Frequently Asked Questions

What was the biggest change in Plug Power's business strategy in 2025?

In 2025, Plug Power fundamentally shifted its strategy from focusing on the material handling market (like forklifts for Amazon and Walmart) to becoming a core technology provider for large-scale industrial decarbonization. This pivot is demonstrated by its multi-gigawatt electrolyzer deals with partners like Allied Green Ammonia and Allied Biofuels, and its entry into new sectors like aerospace (NASA) and AI data centers.

How is Plug Power funding its massive expansion and new projects?

Plug Power executed an aggressive and diverse capital-raising strategy in 2025. Key funding sources include the finalization of a $1.66 billion loan guarantee from the U.S. Department of Energy, a $1 billion at-the-market stock offering, a $525 million secured credit facility, and a $399 million convertible notes sale to manage high cash burn and finance its project pipeline.

Has Plug Power become profitable with all these new large-scale deals?

No, the company has not yet achieved profitability.
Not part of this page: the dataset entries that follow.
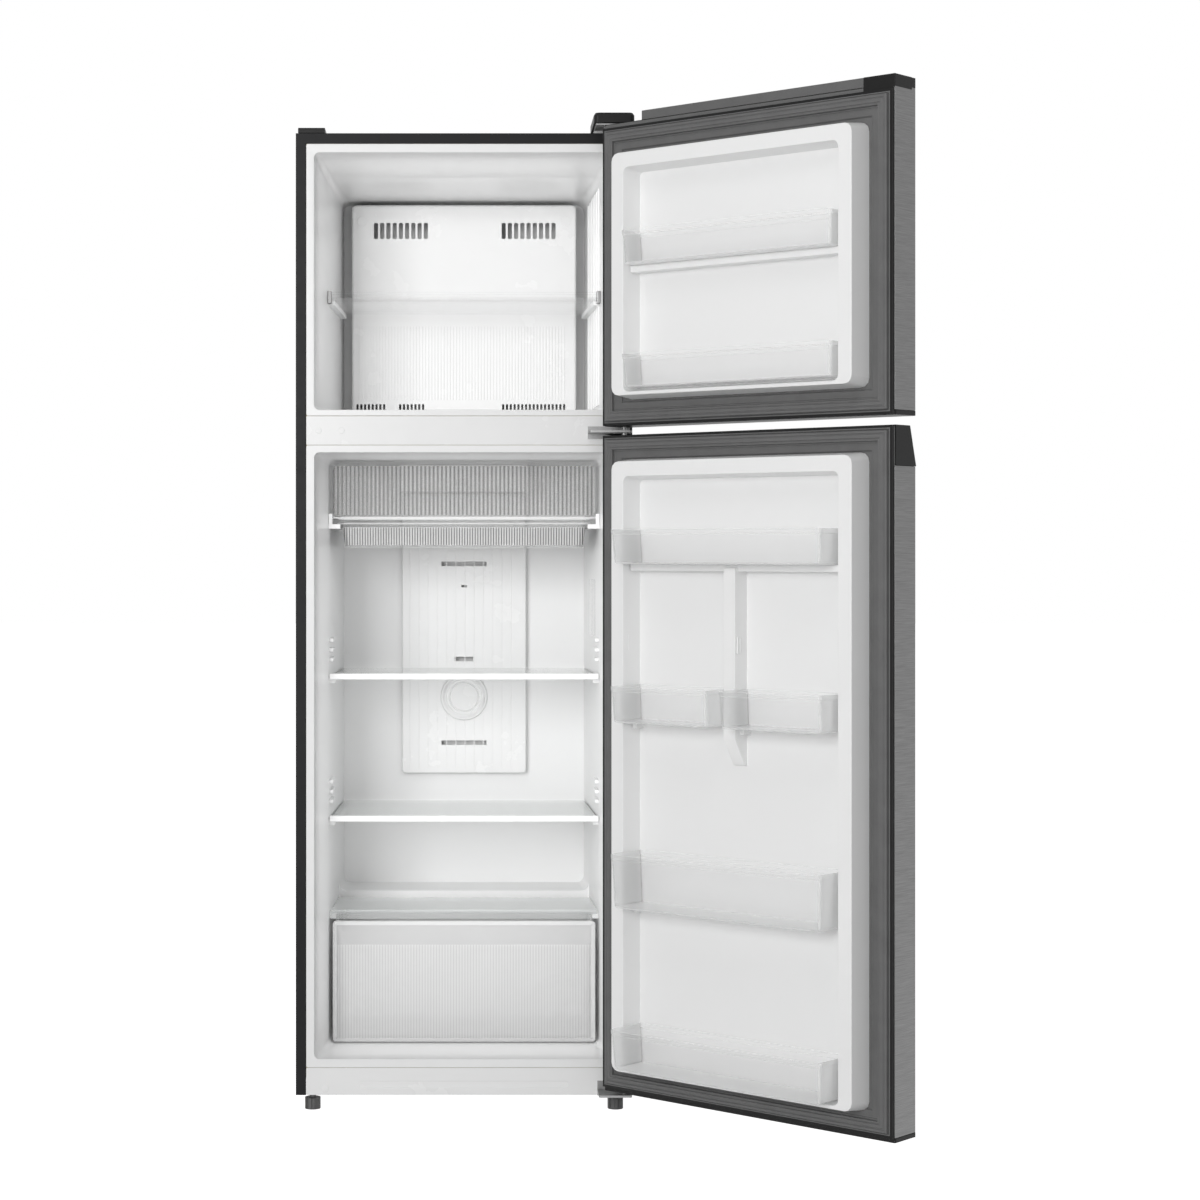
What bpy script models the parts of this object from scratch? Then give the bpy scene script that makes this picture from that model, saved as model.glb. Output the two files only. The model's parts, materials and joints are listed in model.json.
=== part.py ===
"""Two-door refrigerator with the freezer on top, both doors standing open.

Lengths are millimetres in the cabinet's own frame until they reach a mesh: X runs to the
right from the middle of the cabinet, Y runs back from its front face, Z runs up from the floor.
"""
import math

import bmesh
import bpy
from mathutils import Matrix, Vector

MM = 0.001
GAP = 0.3  # clearance between pieces that touch

# Cabinet
WIDTH = 600.0
DEPTH = 575.0
SHELL_BOTTOM = 28.0
SHEET = 1.0
FLANGE_SIDE = 18.4
FLANGE_TOP = 18.6
LINER = 2.0
LINER_LIP = 14.3
FRIDGE_FLOOR = 92.0
FRIDGE_HEIGHT = 1082.0
FRIDGE_LIP = 13.0
MULLION_HEIGHT = 52.0
FREEZER_LIP = 11.0
FREEZER_HEIGHT = 459.0
BACK_WALL = 100.0
TAPER_DEPTH = 100.0
TAPER = 19.0
SIDE_DRAFT = 12.0
KICK_TOP = 77.0
BAY_DEPTH = 178.0
BAY_HEIGHT = 300.0
HUMP_WALL = 46.0

# Shelves and drawers
SHELF_FRONT = 115.0
SHELF_BACK_GAP = 23.0
SHELF_RISES = (411.0, 671.0)
SHELF_TRIM_HEIGHT = 11.0
GLASS = 4.0
RIB = 11.0
CRISPER_FRONT = 125.0
CRISPER_HEIGHT = 224.0
COVER_HEIGHT = 16.0
CHILLER_DROP = 118.0
CHILLER_HEIGHT = 48.0
CHILLER_DEPTH = 262.0
FLAP_HEIGHT = 105.0
FREEZER_SHELF_RISE = 203.0
FREEZER_SHELF_FRONT = 100.0
COVER_GAP_BACK = 70.0

# Doors
DOOR_THICK = 63.0
DOOR_STANDOFF = 12.0
DOOR_GAP = 16.0
DOOR_GAP_RISE = 14.0
DOOR_BOTTOM = 50.0
DOOR_OVERTOP = 20.0
HINGE_INSET = 17.5
HINGE_BACK = 35.0
OPEN_ANGLE = 137.7
CAP = 8.0
CAP_WALL = 1.5
GRIP_HEIGHT = 66.0
GRIP_SLOPE = 18.0
DYKE_HEIGHT = 45.0
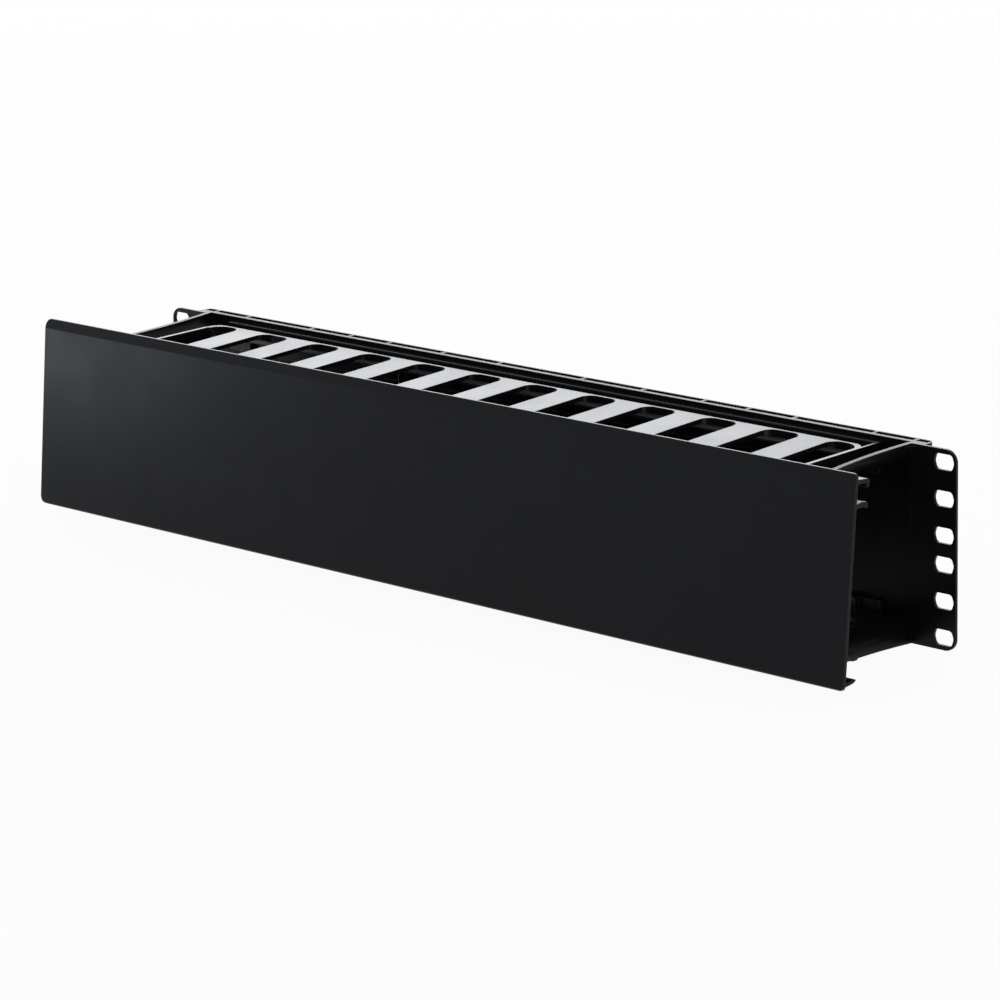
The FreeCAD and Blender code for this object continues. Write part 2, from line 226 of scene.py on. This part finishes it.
def seen_rays(nodes, links):
    """One where a ray comes straight from the camera, off a gloss or through glass, else zero."""
    path = nodes.new("ShaderNodeLightPath")
    seen = path.outputs["Is Camera Ray"]
    for kind in ("Is Glossy Ray", "Is Transmission Ray"):
        either = nodes.new("ShaderNodeMath")
        either.operation = "MAXIMUM"
        links.new(seen, either.inputs[0])
        links.new(path.outputs[kind], either.inputs[1])
        seen = either.outputs[0]
    return seen


def shown_white(name, grey, share):
    """Floor finish: matt grey that lights the part, and where it is looked at or mirrored, a
    share of plain white over it, so that only a soft shadow is left."""
    mat = bpy.data.materials.new(name)
    mat.use_nodes = True
    nodes, links = mat.node_tree.nodes, mat.node_tree.links
    nodes.clear()
    matt = nodes.new("ShaderNodeBsdfDiffuse")
    matt.inputs["Color"].default_value = (grey, grey, grey, 1)
    glow = nodes.new("ShaderNodeEmission")
    mix = nodes.new("ShaderNodeMixShader")
    links.new(spread(nodes, links, seen_rays(nodes, links), (0, 1), (0, share)), mix.inputs["Fac"])
    links.new(matt.outputs[0], mix.inputs[1])
    links.new(glow.outputs[0], mix.inputs[2])
    out = nodes.new("ShaderNodeOutputMaterial")
    links.new(mix.outputs[0], out.inputs["Surface"])
    return mat


floor.data.materials.append(shown_white("floor white", grey=0.8, share=0.94))

world = bpy.data.worlds.new("studio")
bpy.context.scene.world = world
world.use_nodes = True
nodes, links = world.node_tree.nodes, world.node_tree.links
surround = nodes["Background"]
surround.inputs["Color"].default_value = (1, 1, 1, 1)
strength = spread(nodes, links, seen_rays(nodes, links), (0, 1), (SURROUND_LIGHT, SURROUND_SHOWN))
links.new(strength, surround.inputs["Strength"])


def soft_box(name, at, size, watts, tint=(1, 1, 1)):
    """A rectangular lamp that stands at one place and faces the origin, the middle of the part."""
    lamp = bpy.data.lights.new(name, "AREA")
    lamp.shape = "RECTANGLE"
    lamp.size, lamp.size_y = size
    lamp.energy = watts
    lamp.color = tint
    obj = bpy.data.objects.new(name, lamp)
    turn = (-Vector(at)).to_track_quat("-Z", "Y").to_matrix().to_4x4()
    obj.matrix_world = Matrix.Translation(at) @ turn
    obj.visible_camera = False
    bpy.context.collection.objects.link(obj)


soft_box("back light", at=(-2.4, 2.7, 1.5), size=(4.4, 2.7), watts=104, tint=(0.92, 0.95, 1.0))
soft_box("top light", at=(0.3, -0.3, 1.8), size=(2.0, 2.0), watts=4)
soft_box("left light", at=(-0.72, -0.46, -0.003), size=(0.22, 0.08), watts=0.35,
         tint=(0.88, 0.93, 1.0))

# ---------------------------------------------------------------------------
# Camera.  It stands 1.9 m off, 43 degrees round to the right of the front and
# 15 degrees up, with the small roll and shift that frame the part.
# ---------------------------------------------------------------------------
YAW, PITCH, ROLL = math.radians(43.1507), math.radians(14.734), math.radians(-1.3681)
MIDDLE = Vector((0, -0.0014, 0))        # point of the part that the view is measured from
DISTANCE = 1.92713          # along the view, from the lens to that point
ASIDE, BELOW = 0.0087534, -0.0167806    # where that point lies beside the line of view
SENSOR = 36.0               # width in millimetres
FOCAL = 4.23863             # focal length in widths of the sensor

ahead = Vector((-math.sin(YAW) * math.cos(PITCH),
                math.cos(YAW) * math.cos(PITCH),
                -math.sin(PITCH)))
level = Vector((math.cos(YAW), math.sin(YAW), 0))
down = ahead.cross(level)
right = level * math.cos(ROLL) - down * math.sin(ROLL)
under = level * math.sin(ROLL) + down * math.cos(ROLL)
lens_at = MIDDLE - (right * ASIDE + under * BELOW + ahead * DISTANCE)
eye = bpy.data.cameras.new("camera")
eye.sensor_width = SENSOR
eye.lens = FOCAL * SENSOR
eye.shift_x, eye.shift_y = -0.015, 0.0035
eye.clip_end = 50
camera = bpy.data.objects.new("camera", eye)
turned = Matrix((right, -under, -ahead)).transposed().to_4x4()
camera.matrix_world = Matrix.Translation(lens_at) @ turned
bpy.context.collection.objects.link(camera)
bpy.context.scene.camera = camera
bpy.context.scene.view_settings.view_transform = "Standard"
The article highlights that financial health remains a significant weakness, citing a $53 million gross loss in Q2 2025. Plug Power is currently in a high-stakes race to make its business model profitable before it runs out of funding options.

What are the most significant new partnerships Plug Power announced in 2025?

The most significant 2025 partnerships are the gigawatt-scale supply agreements, including a 2 GW deal with Allied Green Ammonia for a green ammonia facility and another 2 GW deal with Allied Biofuels for an e-SAF project. Other key collaborations include a liquid hydrogen supply contract with NASA and a planned partnership to provide backup power for a U.S. data center developer.

What is the biggest risk facing Plug Power right now?

The primary threat has shifted from operational execution to financial survival. The company's intense need for capital to fund its vertically integrated strategy, combined with continued unprofitability and high cash burn, creates a significant risk. Its success depends on its ability to make its projects profitable before its financing options are exhausted.